If you unzip all downloaded files from the KITTI vision benchmark website
into the same base directory, your folder structure will look like this:

|-- devkit
|-- test_depth_completion_anonymous
  |-- image
    |-- 0000000000.png
    |-- ...
    |-- 0000000999.png
  |-- velodyne_raw
    |-- 0000000000.png
    |-- ...
    |-- 0000000999.png
|-- test_depth_prediction_anonymous
  |-- image
    |-- 0000000000.png
    |-- ...
    |-- 0000000999.png
|-- train
  |-- 2011_xx_xx_drive_xxxx_sync
    |-- proj_depth
      |-- groundtruth           # "groundtruth" describes our annotated depth maps
        |-- image_02            # image_02 is the depth map for the left camera
          |-- 0000000005.png    # image IDs start at 5 because we accumulate 11 frames
          |-- ...               # .. which is +-5 around the current frame ;)
        |-- image_03            # image_02 is the depth map for the right camera
          |-- 0000000005.png
          |-- ...
      |-- velodyne_raw          # this contains projected and temporally unrolled
        |-- image_02            # raw Velodyne laser scans
          |-- 0000000005.png
          |-- ...
        |-- image_03
          |-- 0000000005.png
          |-- ...
  |-- ... (all drives of all days in the raw KITTI dataset)
|-- val
  |-- (same as in train)
|-- val_selection_cropped       # 1000 images of size 1216x352, cropped and manually
  |-- groundtruth_depth         # selected frames from from the full validation split
    |-- 2011_xx_xx_drive_xxxx_sync_groundtruth_depth_xxxxxxxxxx_image_0x.png
    |-- ...
  |-- image
    |-- 2011_xx_xx_drive_xxxx_sync_groundtruth_depth_xxxxxxxxxx_image_0x.png
    |-- ...
  |-- velodyne_raw
    |-- 2011_xx_xx_drive_xxxx_sync_groundtruth_depth_xxxxxxxxxx_image_0x.png
    |-- ...

For train and val splits, the mapping from the KITTI raw dataset to our
generated depth maps and projected raw laser scans can be extracted.
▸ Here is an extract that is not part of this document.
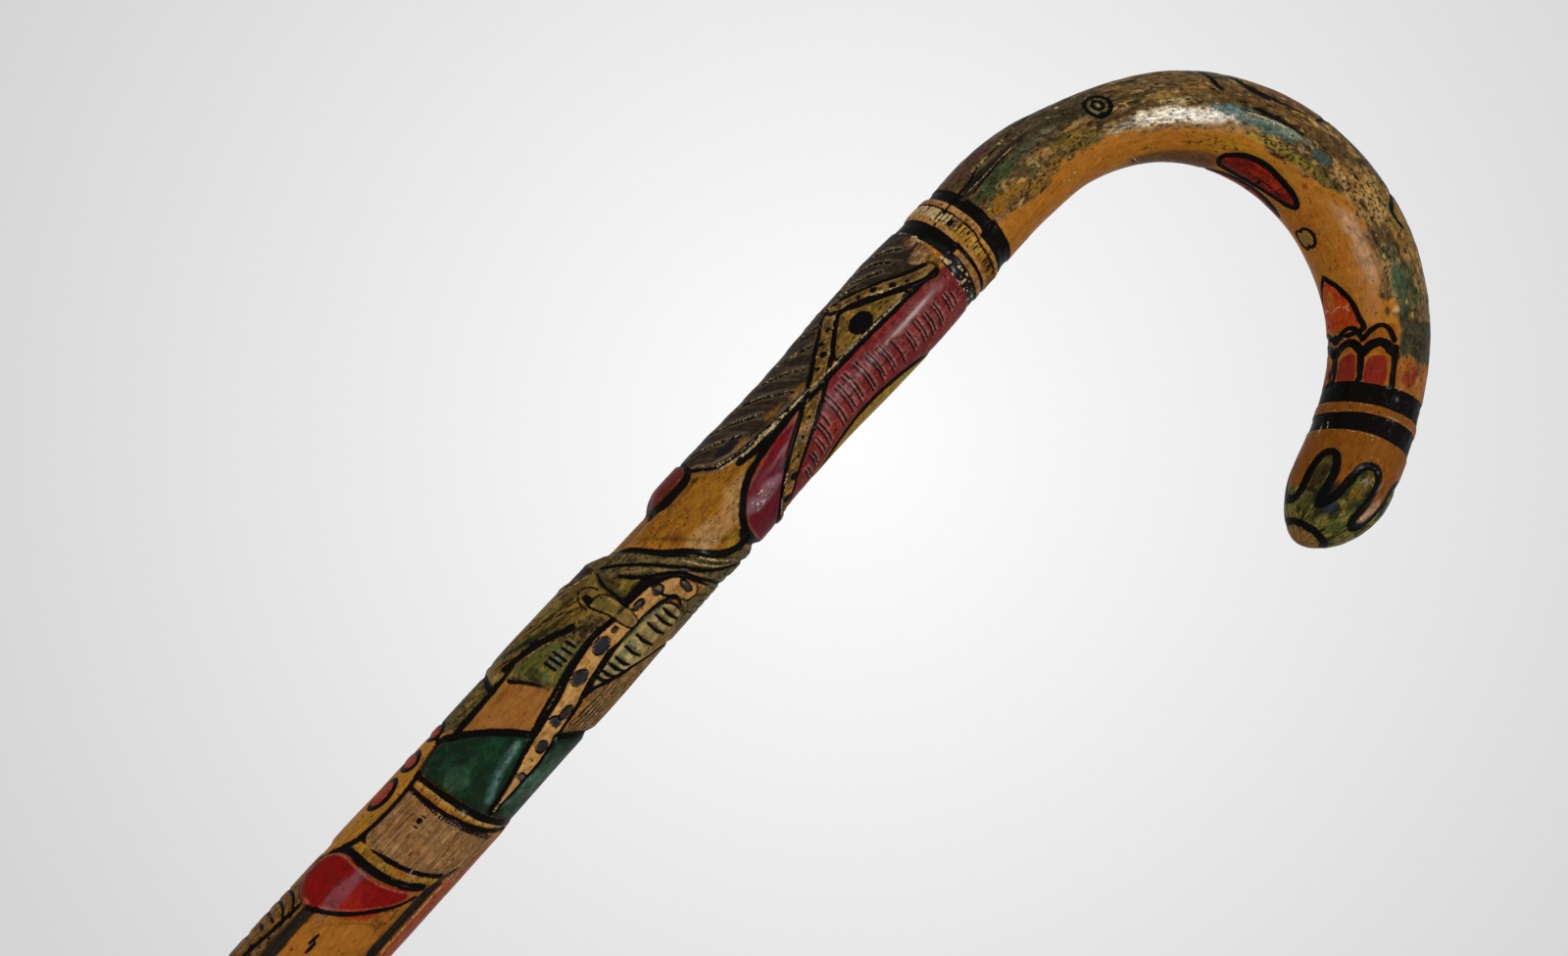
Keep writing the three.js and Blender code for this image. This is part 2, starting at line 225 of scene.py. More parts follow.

All
files are uniquely identified by their recording date, the drive ID as well
as the camera ID (02 for left, 03 for right camera).

Submission instructions:
========================

NOTE: WHEN SUBMITTING RESULTS, PLEASE STORE THEM IN THE SAME DATA FORMAT IN
WHICH THE GROUND TRUTH DATA IS PROVIDED (SEE BELOW), USING THE FILE NAMES
0000000000.png TO 0000000999.png (DEPTH COMPLETION) OR 0000000499.png (DEPTH
PREDICTION). CREATE A ZIP ARCHIVE OF THEM AND STORE YOUR RESULTS IN YOUR
ZIP'S ROOT FOLDER:

|-- zip
  |-- 0000000000.png
  |-- ...
  |-- 0000000999.png

Data format:
============

Depth maps (annotated and raw Velodyne scans) are saved as uint16 PNG images,
which can be opened with either MATLAB, libpng++ or the latest version of
Python's pillow (from PIL import Image). A 0 value indicates an invalid pixel
(ie, no ground truth exists, or the estimation algorithm didn't produce an
estimate for that pixel). Otherwise, the depth for a pixel can be computed
in meters by converting the uint16 value to float and dividing it by 256.0:

disp(u,v)  = ((float)I(u,v))/256.0;
valid(u,v) = I(u,v)>0;

Evaluation Code:
================

For transparency we have included the benchmark evaluation code in the
sub-folder 'cpp' of this development kit. It can be compiled by running
the 'make.sh' script. Run it using two arguments:

./evaluate_depth gt_dir prediction_dir

Note that gt_dir is most likely '../../val_selection_cropped/groundtruth_depth'
if you unzipped all files in the same base directory. We also included a sample
result of our proposed approach for the validation split ('predictions/sparseConv_val').